Photo by Danielle Wellborn-Taylor
Pam Dragoo(left) running the Kids Camp Booth, helping Matthew Herff(right) make pine cone bird feeders.

Master Gardener Sale helps community grow

by / 0 Comments / 28 View / September 20, 2016

By Danielle Wellborn-Taylor
Correspondent

The rain didn’t stop people from lining up to purchase plants from the Bell County Master Gardener fall plant sale. On sale were fall plants and trees, and vendor and children’s booths supplemented the sale.
It was organized by Master Gardener and Sale Coordinator Kathy Love. All of the available plants were sourced from the Central Texas area.
The Bell County Master Gardener Chapter boasts over 100 volunteer members.

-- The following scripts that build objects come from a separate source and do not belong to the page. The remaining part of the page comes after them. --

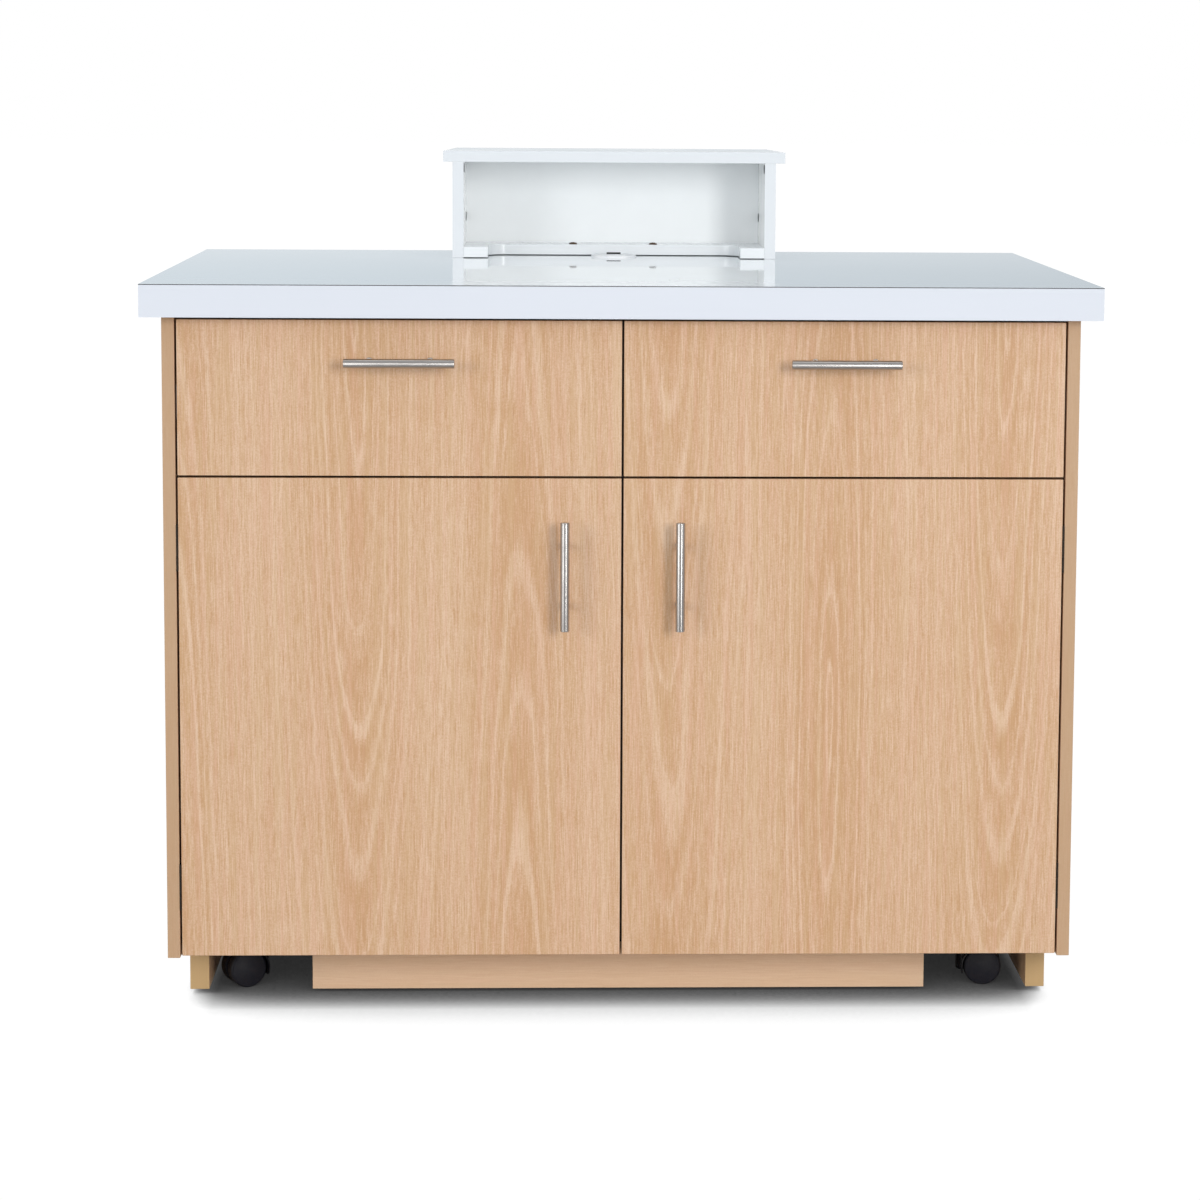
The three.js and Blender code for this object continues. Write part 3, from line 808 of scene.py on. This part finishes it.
def grommet_cap():
    """The turning cap, with a fine groove inside its edge and a slot for cables, in which a white
    lip and the black brush behind it stand."""
    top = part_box("grommet_cap")[1].z
    groove = 24.0 * MM
    bm = bmesh.new()
    add_lathe(bm, [(0, top - 4.4 * MM), (CAP_RADIUS - 0.4 * MM, top - 4.4 * MM),
                   (CAP_RADIUS, top - 4.0 * MM), (CAP_RADIUS, top - 0.5 * MM),
                   (CAP_RADIUS - 0.4 * MM, top - 0.1 * MM), (CAP_RADIUS - 1.0 * MM, top),
                   (groove, top), (groove - 0.4 * MM, top - 0.4 * MM),
                   (groove - 1.0 * MM, top - 0.4 * MM), (groove - 1.4 * MM, top), (0, top)],
              Matrix.Translation((0, GROMMET_Y, 0)), 96)
    slot = bmesh.new()
    add_block(slot, (-SLOT_HALF, GROMMET_Y - 5.5 * MM, top - 10 * MM),
              (SLOT_HALF, GROMMET_Y + 5.5 * MM, top + 10 * MM))
    upright = [e for e in slot.edges if abs(e.verts[0].co.z - e.verts[1].co.z) > MM]
    bmesh.ops.bevel(slot, geom=upright, offset=1.5 * MM, segments=4, profile=0.5, affect="EDGES")
    cap = carve("grommet_turning_cap", bm, [slot], FINISH["white_plastic"])
    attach(cap, "grommet_cap")
    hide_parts("grommet_cap")
    for name, y_near, y_far, proud, finish, slot_name in (
            ("grommet_lip", -4.2, -2.6, 0.3, "white_plastic", "white_plastic"),
            ("grommet_brush", -2.4, 0.6, 2.8, "brush", "castor_black")):
        half = SLOT_HALF - 0.3 * MM
        bm = bmesh.new()
        add_block(bm, (-half, GROMMET_Y + y_near * MM, top - 4 * MM),
                  (half, GROMMET_Y + y_far * MM, top + proud * MM), 0.3 * MM)
        strip = new_object(name, bm, FINISH[finish])
        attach(strip, "grommet_cap")


grommet_ring()
grommet_cap()


# --------------------------------------------------------------------------
# Castors, drawn with the swivel axis at the origin and the wheels trailing towards +X. The stem
# and its socket don't turn with the drawing, as they are round.

TRAIL = 22 * MM
WHEEL_R = 25 * MM
HOOD_R = 29 * MM
HOOD_HALF = 24 * MM         # half of the hood's width, along the axle
CAVITY_R = 26.6 * MM        # the room for the wheels inside the hood
HOOD_END = 34 * MM          # the hood ends square, this far out on the trailing side
STEM_R = 5 * MM
AXLE = aim((0, 1, 0), (TRAIL, 0, WHEEL_R))
FAR = 100 * MM              # well past any castor's outside


def drum(radius, half, segments=96):
    bm = bmesh.new()
    add_lathe(bm, [(0, -half), (radius, -half), (radius, half), (0, half)], AXLE, segments)
    return bm


def rounded_drum(radius, half, corner):
    steps = 5
    rim = [(radius - corner + corner * math.sin(math.pi / 2 * i / steps),
            half - corner + corner * math.cos(math.pi / 2 * i / steps)) for i in range(steps + 1)]
    profile = [(0, half)] + rim + [(r, -h) for r, h in reversed(rim)] + [(0, -half)]
    bm = bmesh.new()
    add_lathe(bm, profile, AXLE, 96)
    return bm


def slab(low, high):
    bm = bmesh.new()
    add_block(bm, low, high)
    return bm


def melt(obj):
    """Bmesh of an object's mesh. The object itself goes."""
    bm = bmesh.new()
    bm.from_mesh(obj.data)
    bpy.data.objects.remove(obj)
    return bm


def castor_hub():
    """The upright boss that turns on the stem, with a groove under its top washer."""
    bm = bmesh.new()
    add_lathe(bm, [(0, 18 * MM), (11.5 * MM, 18 * MM), (13 * MM, 19.5 * MM), (13 * MM, 62 * MM),
                   (12 * MM, 63 * MM), (10.5 * MM, 63.2 * MM), (10.5 * MM, 64.2 * MM),
                   (12.2 * MM, 64.4 * MM), (12.2 * MM, 66 * MM), (0, 66 * MM)],
              Matrix.Identity(4), 64)
    return bm


def castor_housing():
    """The hood over the wheels with its hub, and the web between the wheels that holds the axle."""
    black = FINISH["castor"]
    past_end = ((HOOD_END, -FAR, -FAR), (FAR, FAR, FAR))
    outer = combined("UNION", "castor_outer", rounded_drum(HOOD_R, HOOD_HALF, 2.6 * MM),
                     [castor_hub()], black)
    arm = carve("castor_web_arm", rounded_drum(27.4 * MM, 4 * MM, 0.4 * MM),
                [slab((-FAR, -FAR, -FAR), (FAR, FAR, 17 * MM)), slab(*past_end)], black)
    shell = carve("castor_shell", melt(outer),
                  [drum(CAVITY_R, 60 * MM),
                   slab((-8 * MM, -FAR, -FAR), (FAR, FAR, 16 * MM)),
                   slab((-FAR, -FAR, -FAR), (FAR, FAR, 15 * MM)), slab(*past_end)], black)
    housing = combined("UNION", "castor_housing", melt(shell),
                       [melt(arm), rounded_drum(14 * MM, 4 * MM, 0.8 * MM)], black)
    return carve("castor_housing_bored", melt(housing), [drum(4.4 * MM, 60 * MM, 48)], black)


def wheel_profile():
    """Half of the wheel pair's section, as (radius, distance from the castor's middle)."""
    r = WHEEL_R / MM
    points = [(4.0, 4.6), (r - 3.2, 4.6), (r - 1.2, 5.0), (r - 0.25, 6.2), (r, 7.6),
              (r, 17.2), (r - 0.25, 18.4), (r - 1.0, 19.4), (r - 2.2, 20.0),
              (r - 2.4, 19.6), (r - 2.9, 19.6), (r - 3.1, 20.2)]
    # a low dome closes the wheel's outer face
    dome_r = r - 3.1
    steps = 8
    for i in range(1, steps + 1):
        part = i / steps
        points.append((dome_r * (1 - part), 20.2 + 3.8 * math.sin(part * math.pi / 2)))
    return [(a * MM, b * MM) for a, b in points]


def twin_wheels():
    """Both wheels of a castor and the axle between them, with grey-black treads."""
    half = wheel_profile()
    bm = bmesh.new()
    add_lathe(bm, [(r, -y) for r, y in reversed(half)] + half, AXLE, 96)
    wheels = new_object("castor_wheels", bm, FINISH["wheel"], 28)
    wheels.data.materials.append(FINISH["tread"])
    for polygon in wheels.data.polygons:
        reach = math.hypot(polygon.center.x - TRAIL, polygon.center.z - WHEEL_R)
        if reach > WHEEL_R - 1.6 * MM:
            polygon.material_index = 1
    return wheels


def mesh_of(obj, name):
    """An object's mesh, to be shared by several pieces. The object itself goes."""
    mesh = obj.data
    mesh.name = name
    bpy.data.objects.remove(obj)
    return mesh


def castor_stem(corner, foot):
    """Bright stem, and the flanged socket in the cabinet's bottom that it stands in."""
    bm = bmesh.new()
    add_lathe(bm, [(0, 64 * MM), (STEM_R, 64 * MM), (STEM_R, 80 * MM), (STEM_R - 1 * MM, 82 * MM),
                   (0, 82 * MM)], foot, 40)
    stem = new_object(f"{corner}_stem", bm, FINISH["screw"])
    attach(stem, f"{corner}_castor")
    bm = bmesh.new()
    bore = STEM_R + 0.4 * MM
    add_lathe(bm, [(bore, 67.4 * MM), (15 * MM, 67.4 * MM), (15.6 * MM, 67.9 * MM),
                   (15.6 * MM, 69 * MM), (bore, 69 * MM)], foot, 48)
    socket = new_object(f"{corner}_stem_socket", bm, FINISH["screw"])
    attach(socket, "cabinet")


HOUSING_MESH = mesh_of(castor_housing(), "castor_housing_shape")
WHEEL_MESH = mesh_of(twin_wheels(), "castor_wheel_shape")
JOINTS = {joint["name"]: joint for joint in frame["joints"]}


def castor(corner):
    """One castor, turned the way the frame's axle lies from its swivel axis."""
    swivel = Vector(JOINTS[f"{corner}_swivel"]["pos_m"])
    axle = Vector(JOINTS[f"{corner}_roll"]["pos_m"])
    heading = math.atan2(axle.y - swivel.y, axle.x - swivel.x)
    foot = Matrix.Translation((swivel.x, swivel.y, 0))
    for name, mesh, node_name, body, slot_name in (
            (f"{corner}_hood", HOUSING_MESH, f"{corner}_castor_housing", f"{corner}_castor",
             "castor_black"),
            (f"{corner}_twin_wheels", WHEEL_MESH, f"{corner}_castor_wheels", f"{corner}_wheels",
             "wheel_black")):
        piece = bpy.data.objects.new(name, mesh)
        bpy.context.scene.collection.objects.link(piece)
        piece.matrix_world = foot @ Matrix.Rotation(heading, 4, "Z")
        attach(piece, body)
        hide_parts(node_name)
    castor_stem(corner, foot)


for corner in ("front_left", "front_right", "rear_left", "rear_right"):
    castor(corner)


# --------------------------------------------------------------------------
# Floor, light and camera

SHADOW_REACH = 0.35     # how far from the table its painted contact shadow can spread
SHADOW_FADE = 0.53      # from here outwards, along X, the painted shadow is cleaned away
SHADOW_END = 0.61       # and from here on most of the painted shadow is gone
FLOOR_HALF = 60         # half the floor's side


def floor_material():
    """Matte white floor. The lens sees it blown out to white, as in a product shot, with a soft contact
    shadow painted in from an occlusion reading; light bounces off it as off any matte board."""
    t = Surface("floor_white")
    grain = t.noise(t.mapping((1, 1, 1)), 60.0, 2.0, 0.5)
    t.set(Base_Color=(0.7, 0.7, 0.7), Roughness=0.8, Specular_IOR_Level=0.1,
          Normal=t.bump(grain, 0.0002, 0.1))
    # Painted contact shadow: an occlusion reading, faded out along X past the plinth ends, darkens the glow
    # that the lens sees.
    contact = t.nodes.new("ShaderNodeAmbientOcclusion")
    contact.samples = 16
    contact.inputs["Distance"].default_value = SHADOW_REACH
    outwards = t.math("ABSOLUTE", t.separate(t.place)["X"])
    painted_shadow_openness = t.math("ADD", contact.outputs["AO"],
                      t.span(outwards, SHADOW_FADE, SHADOW_END, 0.0, 0.4))
    glow_with_painted_shadow = t.nodes.new("ShaderNodeEmission")
    t.links.new(t.ramp(painted_shadow_openness, (0.0, 0.012), (0.16, 0.10), (0.37, 0.47), (0.54, 0.79),
                       (0.61, 1.0)), glow_with_painted_shadow.inputs["Color"])
    glow_with_painted_shadow.inputs["Strength"].default_value = 1.02
    path = t.nodes.new("ShaderNodeLightPath")
    both = t.nodes.new("ShaderNodeMixShader")
    t.links.new(path.outputs["Is Camera Ray"], both.inputs[0])
    t.links.new(t.shader.outputs[0], both.inputs[1])
    t.links.new(glow_with_painted_shadow.outputs[0], both.inputs[2])
    t.links.new(both.outputs[0], t.output.inputs[0])
    return t.material


floor_bm = bmesh.new()
bmesh.ops.create_grid(floor_bm, x_segments=1, y_segments=1, size=FLOOR_HALF)
floor = new_object("studio_floor", floor_bm, floor_material())


def soft_light(name, place, target, width, height, watts, colour=(1, 1, 1)):
    """A rectangular softbox, aimed from a place at a target."""
    data = bpy.data.lights.new(name, "AREA")
    data.shape = "RECTANGLE"
    data.size, data.size_y = width, height
    data.energy = watts
    data.color = colour
    light = bpy.data.objects.new(name, data)
    bpy.context.scene.collection.objects.link(light)
    light.location = place
    light.rotation_mode = "QUATERNION"
    light.rotation_quaternion = (Vector(target) - Vector(place)).to_track_quat("-Z", "Y")
    return light


FRONT_Y = -0.43     # about where the drawer and door fronts stand

key = soft_light("key", (2.2, -5.0, 1.75), (0.0, FRONT_Y, 0.75), 1.0, 2.0, 94, (1.0, 0.985, 0.97))
fill = soft_light("fill", (-3.9, -4.3, 1.75), (-0.1, FRONT_Y, 0.75), 1.4, 2.0, 54, (0.98, 0.99, 1.0))
soft_light("overhead", (0, 0.2, 4.2), (0, 0.2, 0), 3.2, 3.2, 30)

BARS = [bpy.data.objects[f"{side}_{part}_bar"] for side in SIDES for part in ("drawer", "door")]


def link_light(lamp, pieces, state):
    """Make a lamp light only these pieces (INCLUDE), or everything else (EXCLUDE)."""
    group = bpy.data.collections.new(lamp.name + "_" + state.lower())
    for piece in pieces:
        group.objects.link(piece)
    for entry in group.collection_objects:
        entry.light_linking.link_state = state
    lamp.light_linking.receiver_collection = group


# The two front lights leave the floor out, so they throw no long shadows across it. The four
# handles have low, tall softboxes of their own, which draw an even line of light down each bar.
handles_middle = (0.0, FRONT_Y, 0.63)
strip_box = soft_light("handle_strip", (0.85, -2.03, 0.63), handles_middle, 0.48, 1.2, 13)
broad_box = soft_light("handle_broad", (-1.23, -1.61, 0.63), handles_middle, 1.1, 1.2, 11)
for lamp in (key, fill):
    link_light(lamp, [floor] + BARS, "EXCLUDE")
for lamp in (strip_box, broad_box):
    link_light(lamp, BARS, "INCLUDE")
    lamp.visible_camera = False


def studio_world():
    """A white backdrop to the lens. What the gloss mirrors is white at the horizon, then a soft
    grey-blue room, a little brighter on the left, and a pale wall on the front side."""
    world = bpy.data.worlds.new("studio")
    bpy.context.scene.world = world
    world.use_nodes = True
    t = Tree(world.node_tree)
    x, y, z = t.separate(t.coord.outputs["Generated"])
    room = t.ramp(z, (0.030, 1.0), (0.055, (0.62, 0.70, 0.76)), (0.35, (0.56, 0.62, 0.66)),
                  (1.0, (0.60, 0.62, 0.64)))
    shade = t.math("MULTIPLY", t.span(x, -0.16, 0.16, 0.0, 0.42), t.span(z, 0.03, 0.055, 0.0, 1.0))
    room = t.mix(shade, room, (0.30, 0.33, 0.36))
    wall = t.ramp(z, (0.0, 1.0), (0.10, 1.25), (0.20, 0.66), (1.0, (0.60, 0.62, 0.64)))
    around = t.mix(t.span(y, 0.2, -0.5, 0.0, 1.0), room, wall)
    path = t.nodes.new("ShaderNodeLightPath")
    glow = t.nodes.new("ShaderNodeBackground")
    t.feed(glow.inputs["Color"], t.mix(path.outputs["Is Camera Ray"], around, (1.0, 1.0, 1.0)))
    out = t.nodes.new("ShaderNodeOutputWorld")
    t.links.new(glow.outputs[0], out.inputs[0])


studio_world()

# The lens stands where it makes the table's corners fall as they do in the photograph. The shifts
# crop the picture off-centre, as the photograph is.
EYE = Vector((-0.0944, -4.9681, 1.2013))
YAW, PITCH, ROLL = math.radians(2.277), math.radians(6.725), math.radians(-0.381)
forward = Vector((math.sin(YAW) * math.cos(PITCH), math.cos(YAW) * math.cos(PITCH),
                  -math.sin(PITCH)))
level = Vector((math.cos(YAW), -math.sin(YAW), 0))
below = forward.cross(level)
right = level * math.cos(ROLL) + below * math.sin(ROLL)
up = level * math.sin(ROLL) - below * math.cos(ROLL)
camera_data = bpy.data.cameras.new("camera")
camera_data.sensor_width = 36
camera_data.lens = 107.45
camera_data.shift_x = -0.075
camera_data.shift_y = -0.0833
camera_data.clip_end = 400      # past the far edge of the floor
camera = bpy.data.objects.new("camera", camera_data)
bpy.context.scene.collection.objects.link(camera)
camera.matrix_world = Matrix.Translation(EYE) @ Matrix(
    (right, up, -forward)).transposed().to_4x4()
bpy.context.scene.camera = camera

scene = bpy.context.scene
scene.view_settings.view_transform = "Standard"
scene.view_settings.look = "None"
scene.view_settings.exposure = 0.0
scene.view_settings.gamma = 1.0
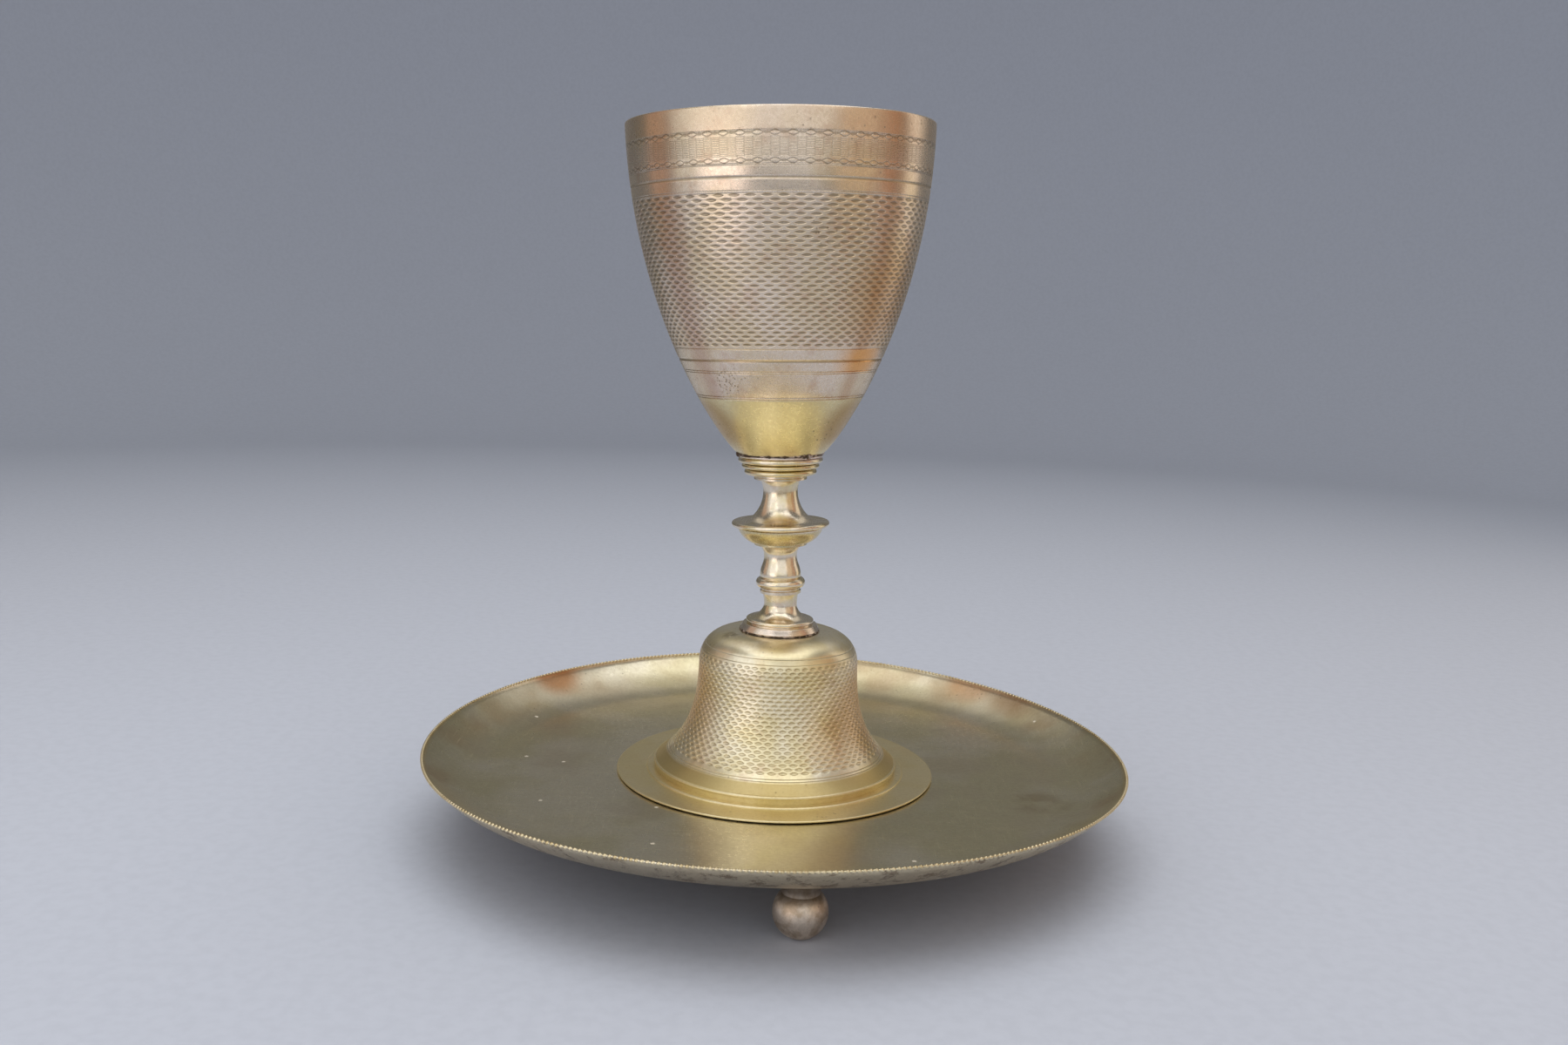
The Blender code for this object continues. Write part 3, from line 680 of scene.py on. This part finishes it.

At least 40 of those members came out to help with the sale on Saturday, according to Master Gardener Louann Hight.
Hight says that her favorite part of being a Master Gardener is “Interacting with people, and promoting community education”.
She went on to say that their chapter goes to numerous schools in the area, and offers many classes throughout the year to inform and educate the community.
Their next class will be a Rain Barrel/Rainwater Harvesting Workshop on Saturday, September 24th.
Booths at the fall sale included the Iris Society, Belton 4-H Club, “Ask a Master Gardener” table, Kids Camp, and informational booths on rainwater harvesting and square foot gardening.
Master Gardener Wayne Schirner was giving visitors lessons on square foot gardening, which he says, “is ideal for young children, beginner gardeners, and those with limited yard space.” Square foot gardening is a 40-year-old practice. It involves making a non-native soil mixture of equal parts peat moss, coarse vermiculite, and blended compost. The soil is then put in a garden box that is approximately 4 feet wide and 4 feet long, and a minimum of 6 inches deep, followed by sectioning off each square foot with lattice wood. Each square foot is then assigned a different vegetable or plant. Plants that can grow 6 inches apart such as lettuce, can grow 4 per square foot, and those that require 12 inches apart can grow one per square foot. Schirner says, “This type of gardening makes maintenance easier, and production more efficient.” and that, “ location of the box is very important, and should get at least 8 hours of sun every day, should have good drainage, and be close to your water source.”
Also available at the sale were herbs, succulents, vegetables, annuals, perennials, trees, shrubs, soil, books, and a ‘gardener’s garage sale’. According to Hight, “It was the generosity and support of Extension Agent, Lyle Zoeller, that helped make all of this so successful.”
Anyone interested in becoming a Master Gardener in Bell County for the 2017 year can get an application, background check, and other information from the Bell County AgriLife Extension Office or online at txmg.org/bell.